We stepped inside to find a top-notch bean selection. Taste buds springing to life, we sauntered over to the bar, expecting the best yet to come. While there were no other customers on line, we waited. And waited. And waited, the barista tapping away on her phone, making not even the slightest attempt at eye contact.
Having invested so much time, we stuck around until her attention turned to us, grudgingly. We ordered two double ristretto shots. While pretty well done, nothing could overcome the sour tastes already lining our mouths. What a shame: two potentially excellent cups, gone mostly to waste.
While our second San Francisco coffee tour stop was a mere six blocks away, it might as well have been a world apart. This place had us at hello, with on-site roasting and a dedicated slow bar for pour over: already a sign that the customer matters here. On-the-go folks can get their brewed fix pronto, while aficionados with time to wait and linger are served separately.
And here is where I had one of the best discussions with a fellow barista in recent memory. What an entertaining, engaging guy — equally knowledgeable and inquisitive, and a terrific storyteller. Nearly half an hour had passed, the phenomenal Columbian pour over long gone, before I checked my watch. I can’t tell you if the coffee was objectively better than at bar one, but I can tell you it tasted better — no exaggeration.
Back in New York, it was another tale of two bars mere blocks apart, this time in Brooklyn’s hipster-chic Williamsburg neighborhood. Brooklyn bar one was the first US outpost of a noted artisanal foreign chain. And here I had one of my best-ever US cafe experiences. Like San Francisco bar two, this place had it all, adding a cupping room for tastings and classes to its on-site roasting operation. The decor was a warm mix of old-world industrial and contemporary.
The entrance had to be 30 feet away from the bar. That didn’t stop the barista from warmly greeting me the moment the door swung open. And this in a borough where low key is the modus operandi. I sidled up to the bar and ordered a double espresso — great on its own, and made even better enjoyed through the smile that didn’t leave my face.

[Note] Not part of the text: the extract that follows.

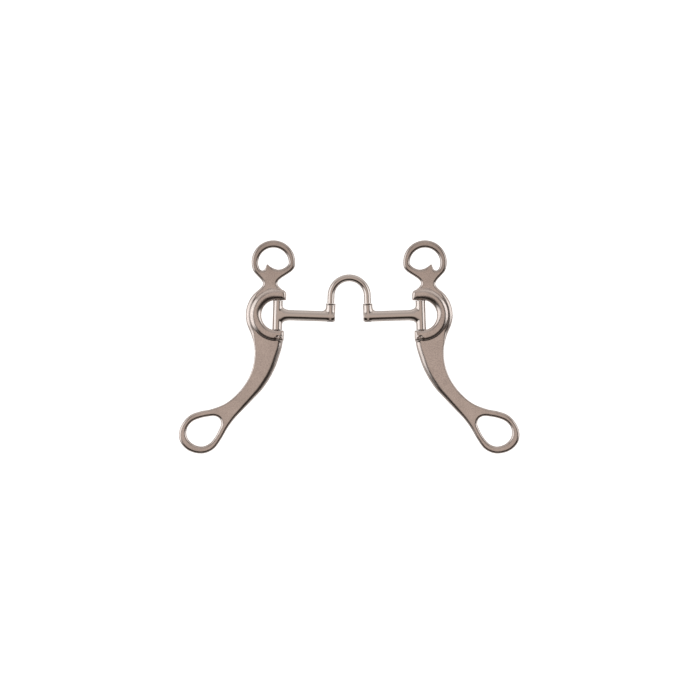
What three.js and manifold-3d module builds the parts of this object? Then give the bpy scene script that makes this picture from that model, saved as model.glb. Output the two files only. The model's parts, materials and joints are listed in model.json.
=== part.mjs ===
// Curb bit with loose cheeks and a correction port, lying flat.
// Millimetres. +X runs along the mouthpiece to the right, +Y towards the headstall rings, +Z up.
// The origin is on the surface that the bit lies on, under the middle of its bounding box.
// Each half (mouth bar and cheek) is drawn in its own hinge frame: u outboard along the bar,
// v up the hinge axis, origin at the middle of the cheek's hinge.

import * as THREE from 'three';
import { mergeVertices } from 'three/addons/utils/BufferGeometryUtils.js';
import Module from 'manifold-3d';

const wasm = await Module();
wasm.setup();

// ---- Set-out ----------------------------------------------------------------------------------
const LEAN = THREE.MathUtils.degToRad(1.8); // each half leans in at its top by this much
const HINGE_Y = 30.01; // puts the origin half way between the rings' tops and the loops' ends
const ARM_LENGTH = 50; // port leg axis to cheek hinge axis
const GAP = 0.3; // clearance between neighbouring pieces
const ROUND = 24; // sides of the round pieces

// ---- Port: a rod bent to an upside-down U ---------------------------------------------------------
const ARCH_RADIUS = 17.2; // to the rod's centre line
const LEG_LENGTH = 20.3; // arch's springing line to the level of the hinge centres
const ROD_R = 3.35;
const SPIGOT_R = 2.5; // legs are turned down to this inside the sleeves
const HEAD_R = 3.4; // spigot's headed end, in the sleeve's countersink
const HEAD_DEPTH = 1.1;

// ---- Mouth bar and its two sleeves ------------------------------------------------------------------
const BAR_R = 5;
const BAR_V = 0.4; // bar's axis above the hinge centre
const BORE_R = SPIGOT_R + GAP;
const HINGE_SLEEVE_R = 4.6;
const PORT_SLEEVE_R = 4.6;
const RIM_R = 4.95; // rim at the port sleeve's top
const RIM_HEIGHT = 1.2;
const PORT_SLEEVE_TOP = 12.6;
const PORT_SLEEVE_BOTTOM = -4.7;
const EDGE = 0.5; // broken edges of the sleeves and pins
const FLARE_R = 8.6; // bar's weld fillet where it meets the hinge sleeve, up and down the sleeve
const FLARE_LENGTH = 4.4;
const FLARE_DEPTH = 4.9; // its half thickness, front to back

// ---- Cheek: one casting ---------------------------------------------------------------------------
const PLATE = 4.8; // thickness of ring, neck and shank
const BOSS = 10.4; // thickness of the C-shaped hinge boss
const BOSS_U = 1.2; // centre of the C's arcs
const BOSS_INNER = 14.2;
const BOSS_OUTER = 24.3;
const BOSS_EDGE = 1.6; // chamfer round the boss
const TOP_EAR_U = -7.7; // inboard ends of the two ears
const BOTTOM_EAR_U = -6.5;
const EAR_CORNER = 3;
const PLATE_INNER = 19; // plate's edge, hidden in the middle of the C
const PIN_R = 2.5;
const PIN_HALF = 20.5; // half the hinge pin's length
const RING = { u: 5.6, v: 50.2, r: 20.75 }; // headstall ring, outside
const RING_HOLE = { u: 5.5, v: 49.4, r: 14.4 }; // round part of its hole

// Outer edge of neck, boss, shank and rein loop, from the ring's outboard side down and round.
const OUTBOARD_EDGE = [
  [20.2, 36.6], [16.5, 32.8], [14.7, 29.4], [15.9, 26.6], [24.5, 17.8], [29, 8.6], [30.3, -1],
  [28.7, -9.5], [24.5, -19], [21.6, -28], [20.6, -37], [21.8, -49], [26.3, -61.8], [35, -74.6],
  [46.5, -84.9], [60, -90.8], [70, -93.1],
];
const LOOP_EDGE = [
  [79.6, -97], [86.4, -104.3], [89.9, -113.5], [88.8, -122.2], [82.7, -129.3], [74, -132.9],
  [64.6, -132.8], [56.2, -128.2],
];
const INBOARD_EDGE = [
  [49.6, -118.7], [44, -108.3], [38, -99.6], [30, -90.6], [20, -79.5], [12, -70.3], [5.4, -59.9],
  [0.3, -48.8], [-2.9, -38.5], [-5, -30.4], [-6, -22],
];
const NECK_EDGE = [
  [-5.4, 22.4], [-3, 24.9], [0, 27.6], [1.2, 30.1], [0.2, 32.7], [-3.2, 35.8], [-8, 39.1],
  [-12.3, 42.4],
];
// Lower side of the ring's hole: slot for the headstall, spike, notch for the curb strap.
const RING_SLOT = [
  [-7.6, 47.3], [-5, 45.2], [-2, 43.8], [1, 43.3], [4.5, 44.1], [8, 46.3], [10.4, 48.3], [11.3, 49],
  [12.1, 47.8], [12.7, 45.3], [13.8, 43.2], [15.9, 42.3], [18, 43.3], [19.1, 45.3],
];
const REIN_HOLE = [
  [50.3, -104.4], [51.7, -99.9], [56, -97.5], [63, -98.1], [71, -100.1], [77.6, -103.3],
  [81.9, -108.9], [82.8, -115.2], [80.2, -120.9], [74.8, -125], [67.6, -126.4], [61, -123.6],
  [56, -117.8], [52.3, -110.5],
];

const STEEL = { cheek: 0xa89a92, mouth: 0xb5aca6, pin: 0x8e8680 };

// ---- Helpers ------------------------------------------------------------------------------------

/** Points on a circle, both ends included. Angles in degrees. */
function arc(circle, from, to, steps) {
  return Array.from({ length: steps + 1 }, (_, i) => {
    const angle = THREE.MathUtils.degToRad(from + ((to - from) * i) / steps);
    return [circle.u + circle.r * Math.cos(angle), circle.v + circle.r * Math.sin(angle)];
  });
}

/** A smooth closed or open line through the points. */
function smooth(points, steps, closed) {
  const corners = points.map(([u, v]) => new THREE.Vector3(u, v, 0));
  const curve = new THREE.CatmullRomCurve3(corners, closed, 'centripetal');
  const line = curve.getPoints(steps).map((p) => new THREE.Vector2(p.x, p.y));
  if (closed) line.pop();
  return line;
}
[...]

My treatment at nearby Brooklyn bar two made my experience at San Francisco bar one feel like a big hug. Instead of being ignored, I was treated like I was causing some kind of trouble. Could it have been my skinny red tie? The accent? I’m still scratching my head. With no apparent desire to move a muscle, muttering in a voice impossible to understand, I had to ask four times “how much do I owe you” before getting an answer that didn’t sound like mud. The coffee was pretty good. I couldn’t have enjoyed it less.
So what does it all mean? I’m hoping that the days of the stoic, imperial barista will soon be a thing of the past. People who love coffee know more about it now, and independent bars and smaller chains have raised their preparation game. That makes walking just a few steps, or even a few blocks away for better treatment less of a thought. And proof that nice baristas can finish first.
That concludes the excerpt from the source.